Is It Ok to Let the CI Fail and Not Do Anything About It?

Fleeting

To me, the continuous integration is an indicator that tells you in what shape the code is.

The following is a true story that I have watched several times already.

The story: the team is only a month old, the code is only two weeks old, we just setup sonar cloud in the CI.

We decide with the team that we can setup sonar cloud so that it consider ALL the code as being new (bootstrapping sonar on a project). The CI calls sonar-scanner with so that a failing sonar makes the CI fail.

As expected, sonar comes with a red quality gate, causing the CI to fail so that we can fix the issues once and for all.

The team, already dealing with the current feature at hand, decides to change the CI so that it does not expect the quality gate to pass.

Then, features accumulate and the quality gate keeps being worse. We realize that this has actually become technical debt and decide to follow the “clean as you code”. This means that we reset our sonar project and let the first scan become the basis. Everything before this scan becomes technical debt and we can focus on new code.

The develop branch is then considered ok and features keep being worked on, in separate feature branches. Merge requests are scanned by sonar. And it happens that a developer decides to merge per work on develop, even though sonar failed (and then the whole CI).

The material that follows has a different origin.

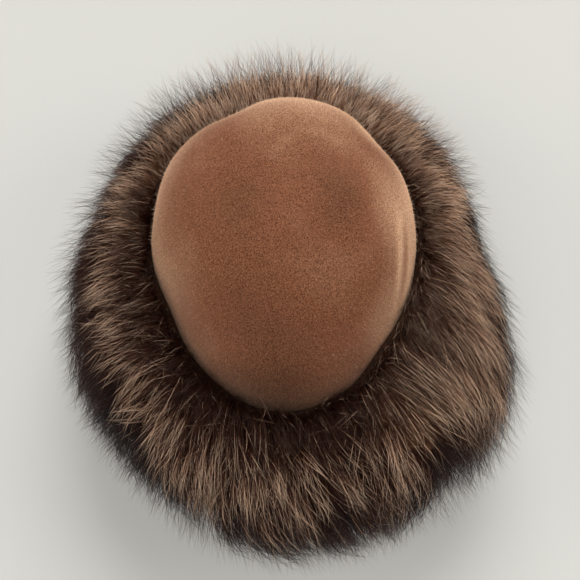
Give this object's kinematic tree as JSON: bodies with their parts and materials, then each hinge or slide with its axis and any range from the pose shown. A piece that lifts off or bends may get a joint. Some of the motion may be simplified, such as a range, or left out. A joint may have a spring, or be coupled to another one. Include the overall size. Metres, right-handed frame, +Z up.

Now, develop is back to showing a failed CI, due to sonar.

When asked about why per did not consider doing something about the CI, the developer answers that “the threshold to make the CI pass is too high”.

We eventually change the sonar expectation to reflect our own expectation.

To me, the fact that the developer simply ignored the indicator and still merged the code into develop is the symptom of a lack of understanding of why the indicator is here in the first place.

I think the developer lacked intellectual honesty and per should have discussed the topic with the team and reached the decision together of lowering the expectations of the indicator before merging the code. That way, the code would have a truly passing CI, in the sense that it would reflect more precisely the expectations of the team. If the CI failing for good reasons, they might have put this issue in a trusted system.

To me, being used to ignore failing indicators will eventually lead to dumbing our vigilance and we will eventually simply stop realizing the existence of the indicator. This, to me, is definitely a bad thing. Why is it so hard to do the right thing?